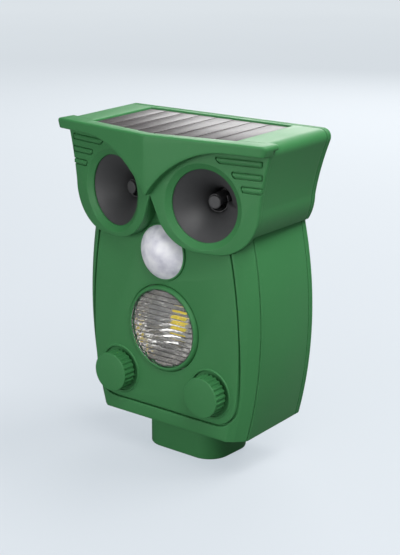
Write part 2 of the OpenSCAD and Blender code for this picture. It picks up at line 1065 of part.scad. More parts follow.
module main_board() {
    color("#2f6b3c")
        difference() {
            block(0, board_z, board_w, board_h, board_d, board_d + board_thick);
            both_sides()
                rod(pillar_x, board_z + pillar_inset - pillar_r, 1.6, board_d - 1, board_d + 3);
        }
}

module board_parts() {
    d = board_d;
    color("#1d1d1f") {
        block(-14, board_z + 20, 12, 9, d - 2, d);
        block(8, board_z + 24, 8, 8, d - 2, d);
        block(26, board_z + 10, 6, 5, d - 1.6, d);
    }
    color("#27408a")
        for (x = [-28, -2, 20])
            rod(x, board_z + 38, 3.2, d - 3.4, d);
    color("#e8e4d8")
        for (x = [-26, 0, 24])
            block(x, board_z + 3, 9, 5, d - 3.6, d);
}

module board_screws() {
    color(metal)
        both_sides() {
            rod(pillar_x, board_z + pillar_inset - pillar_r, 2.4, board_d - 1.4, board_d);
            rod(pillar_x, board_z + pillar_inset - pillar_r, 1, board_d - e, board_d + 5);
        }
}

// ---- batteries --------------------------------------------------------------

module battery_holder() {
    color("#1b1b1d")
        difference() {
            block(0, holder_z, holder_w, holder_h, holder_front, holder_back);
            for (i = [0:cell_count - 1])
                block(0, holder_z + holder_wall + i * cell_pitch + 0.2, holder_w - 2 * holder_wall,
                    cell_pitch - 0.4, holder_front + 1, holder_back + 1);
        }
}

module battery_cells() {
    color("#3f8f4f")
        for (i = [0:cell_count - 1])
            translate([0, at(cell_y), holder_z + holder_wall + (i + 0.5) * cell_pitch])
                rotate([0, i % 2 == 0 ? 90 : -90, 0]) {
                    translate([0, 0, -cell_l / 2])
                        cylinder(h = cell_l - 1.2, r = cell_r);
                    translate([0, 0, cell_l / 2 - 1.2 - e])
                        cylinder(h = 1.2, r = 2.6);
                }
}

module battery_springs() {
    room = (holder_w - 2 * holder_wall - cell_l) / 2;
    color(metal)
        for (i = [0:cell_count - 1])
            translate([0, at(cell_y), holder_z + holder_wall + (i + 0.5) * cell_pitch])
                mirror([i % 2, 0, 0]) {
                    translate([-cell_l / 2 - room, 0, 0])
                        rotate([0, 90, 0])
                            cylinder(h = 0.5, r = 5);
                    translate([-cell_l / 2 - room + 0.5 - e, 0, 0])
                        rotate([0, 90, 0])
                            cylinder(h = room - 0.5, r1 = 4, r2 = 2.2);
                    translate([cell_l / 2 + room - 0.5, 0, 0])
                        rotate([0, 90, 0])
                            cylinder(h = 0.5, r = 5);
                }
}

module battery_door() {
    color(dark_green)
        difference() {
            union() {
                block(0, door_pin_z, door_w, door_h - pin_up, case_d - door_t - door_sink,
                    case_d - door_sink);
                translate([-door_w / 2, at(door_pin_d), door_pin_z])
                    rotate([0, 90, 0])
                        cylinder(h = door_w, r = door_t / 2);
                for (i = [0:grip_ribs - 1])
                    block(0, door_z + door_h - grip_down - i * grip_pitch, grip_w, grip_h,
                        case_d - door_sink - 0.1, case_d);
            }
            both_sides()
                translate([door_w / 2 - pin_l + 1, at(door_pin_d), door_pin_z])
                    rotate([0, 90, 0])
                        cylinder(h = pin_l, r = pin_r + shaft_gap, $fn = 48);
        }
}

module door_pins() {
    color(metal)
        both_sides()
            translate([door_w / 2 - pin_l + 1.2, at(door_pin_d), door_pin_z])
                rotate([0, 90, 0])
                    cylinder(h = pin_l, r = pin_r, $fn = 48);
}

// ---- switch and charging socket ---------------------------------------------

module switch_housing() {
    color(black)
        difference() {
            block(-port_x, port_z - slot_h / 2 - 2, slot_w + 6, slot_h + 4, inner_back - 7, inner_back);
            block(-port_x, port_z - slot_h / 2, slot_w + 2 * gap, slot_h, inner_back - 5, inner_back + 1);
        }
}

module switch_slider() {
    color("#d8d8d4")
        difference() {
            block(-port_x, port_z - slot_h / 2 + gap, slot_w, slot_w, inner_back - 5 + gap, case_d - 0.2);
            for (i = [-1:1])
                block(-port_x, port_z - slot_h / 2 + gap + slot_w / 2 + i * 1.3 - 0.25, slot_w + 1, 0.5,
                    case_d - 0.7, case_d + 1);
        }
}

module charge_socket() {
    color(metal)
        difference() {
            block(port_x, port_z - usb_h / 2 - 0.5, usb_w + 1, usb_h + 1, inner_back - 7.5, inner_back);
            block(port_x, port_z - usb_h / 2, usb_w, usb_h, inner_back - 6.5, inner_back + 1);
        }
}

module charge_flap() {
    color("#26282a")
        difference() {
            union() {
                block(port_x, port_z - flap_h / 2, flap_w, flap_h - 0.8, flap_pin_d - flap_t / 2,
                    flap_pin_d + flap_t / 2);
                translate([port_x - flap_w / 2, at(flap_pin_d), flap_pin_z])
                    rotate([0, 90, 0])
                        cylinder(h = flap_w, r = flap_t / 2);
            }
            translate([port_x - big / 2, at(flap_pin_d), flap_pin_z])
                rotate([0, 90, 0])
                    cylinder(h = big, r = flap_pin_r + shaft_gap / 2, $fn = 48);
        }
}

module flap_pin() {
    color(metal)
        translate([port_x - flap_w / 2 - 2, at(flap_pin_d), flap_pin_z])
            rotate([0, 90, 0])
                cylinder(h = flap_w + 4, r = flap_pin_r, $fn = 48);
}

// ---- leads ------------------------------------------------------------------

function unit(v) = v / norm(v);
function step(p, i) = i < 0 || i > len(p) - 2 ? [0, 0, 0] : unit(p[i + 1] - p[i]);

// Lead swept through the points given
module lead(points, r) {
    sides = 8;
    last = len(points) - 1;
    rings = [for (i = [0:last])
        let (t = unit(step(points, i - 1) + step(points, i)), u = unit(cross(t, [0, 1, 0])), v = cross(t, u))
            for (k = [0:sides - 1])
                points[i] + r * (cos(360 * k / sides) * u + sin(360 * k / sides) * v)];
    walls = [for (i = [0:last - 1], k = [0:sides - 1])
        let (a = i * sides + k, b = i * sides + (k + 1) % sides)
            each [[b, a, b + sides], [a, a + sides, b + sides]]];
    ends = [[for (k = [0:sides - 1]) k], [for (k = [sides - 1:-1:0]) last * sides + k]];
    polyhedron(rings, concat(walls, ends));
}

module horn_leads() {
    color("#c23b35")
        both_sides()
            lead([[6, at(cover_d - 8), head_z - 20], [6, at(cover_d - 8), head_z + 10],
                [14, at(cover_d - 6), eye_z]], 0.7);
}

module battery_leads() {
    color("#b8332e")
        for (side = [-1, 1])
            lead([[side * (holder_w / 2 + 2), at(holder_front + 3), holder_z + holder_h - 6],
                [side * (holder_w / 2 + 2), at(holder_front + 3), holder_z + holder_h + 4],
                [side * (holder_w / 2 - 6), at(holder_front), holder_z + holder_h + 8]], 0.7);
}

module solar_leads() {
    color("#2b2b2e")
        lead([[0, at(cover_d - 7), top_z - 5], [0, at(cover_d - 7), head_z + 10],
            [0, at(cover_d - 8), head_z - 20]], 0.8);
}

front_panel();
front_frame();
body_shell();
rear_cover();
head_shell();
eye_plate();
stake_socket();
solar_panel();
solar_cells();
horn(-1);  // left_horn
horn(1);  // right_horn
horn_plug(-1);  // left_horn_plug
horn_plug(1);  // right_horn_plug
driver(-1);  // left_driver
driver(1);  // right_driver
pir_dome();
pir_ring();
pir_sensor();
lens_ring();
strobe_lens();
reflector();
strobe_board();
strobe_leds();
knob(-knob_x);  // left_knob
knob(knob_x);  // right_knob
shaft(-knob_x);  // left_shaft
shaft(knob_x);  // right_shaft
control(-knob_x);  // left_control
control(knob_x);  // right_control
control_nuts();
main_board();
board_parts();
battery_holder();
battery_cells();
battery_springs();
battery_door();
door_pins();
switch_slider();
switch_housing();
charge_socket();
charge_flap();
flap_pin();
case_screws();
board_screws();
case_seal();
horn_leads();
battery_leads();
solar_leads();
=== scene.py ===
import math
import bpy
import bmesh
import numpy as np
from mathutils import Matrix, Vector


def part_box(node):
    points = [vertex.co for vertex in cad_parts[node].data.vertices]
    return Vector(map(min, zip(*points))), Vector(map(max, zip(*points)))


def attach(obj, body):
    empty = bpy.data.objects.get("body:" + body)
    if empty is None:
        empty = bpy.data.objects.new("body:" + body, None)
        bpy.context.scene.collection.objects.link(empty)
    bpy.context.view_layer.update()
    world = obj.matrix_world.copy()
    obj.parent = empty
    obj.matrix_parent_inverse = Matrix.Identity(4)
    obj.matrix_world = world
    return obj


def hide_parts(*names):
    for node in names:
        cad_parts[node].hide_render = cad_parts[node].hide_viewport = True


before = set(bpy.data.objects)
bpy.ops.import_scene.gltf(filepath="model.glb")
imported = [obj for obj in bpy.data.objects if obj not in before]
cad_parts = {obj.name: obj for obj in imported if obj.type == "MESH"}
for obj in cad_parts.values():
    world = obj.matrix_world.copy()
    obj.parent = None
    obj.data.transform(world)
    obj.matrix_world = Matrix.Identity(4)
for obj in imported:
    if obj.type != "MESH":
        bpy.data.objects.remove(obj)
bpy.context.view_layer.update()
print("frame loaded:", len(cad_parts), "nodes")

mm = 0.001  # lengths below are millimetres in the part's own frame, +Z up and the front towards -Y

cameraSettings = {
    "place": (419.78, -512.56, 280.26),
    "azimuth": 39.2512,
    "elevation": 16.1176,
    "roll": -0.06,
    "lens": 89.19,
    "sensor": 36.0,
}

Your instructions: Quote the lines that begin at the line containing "front_panel();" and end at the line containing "for node in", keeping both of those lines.

Response to this task:
front_panel();
front_frame();
body_shell();
rear_cover();
head_shell();
eye_plate();
stake_socket();
solar_panel();
solar_cells();
horn(-1);  // left_horn
horn(1);  // right_horn
horn_plug(-1);  // left_horn_plug
horn_plug(1);  // right_horn_plug
driver(-1);  // left_driver
driver(1);  // right_driver
pir_dome();
pir_ring();
pir_sensor();
lens_ring();
strobe_lens();
reflector();
strobe_board();
strobe_leds();
knob(-knob_x);  // left_knob
knob(knob_x);  // right_knob
shaft(-knob_x);  // left_shaft
shaft(knob_x);  // right_shaft
control(-knob_x);  // left_control
control(knob_x);  // right_control
control_nuts();
main_board();
board_parts();
battery_holder();
battery_cells();
battery_springs();
battery_door();
door_pins();
switch_slider();
switch_housing();
charge_socket();
charge_flap();
flap_pin();
case_screws();
board_screws();
case_seal();
horn_leads();
battery_leads();
solar_leads();
=== scene.py ===
import math
import bpy
import bmesh
import numpy as np
from mathutils import Matrix, Vector


def part_box(node):
    points = [vertex.co for vertex in cad_parts[node].data.vertices]
    return Vector(map(min, zip(*points))), Vector(map(max, zip(*points)))


def attach(obj, body):
    empty = bpy.data.objects.get("body:" + body)
    if empty is None:
        empty = bpy.data.objects.new("body:" + body, None)
        bpy.context.scene.collection.objects.link(empty)
    bpy.context.view_layer.update()
    world = obj.matrix_world.copy()
    obj.parent = empty
    obj.matrix_parent_inverse = Matrix.Identity(4)
    obj.matrix_world = world
    return obj


def hide_parts(*names):
    for node in names:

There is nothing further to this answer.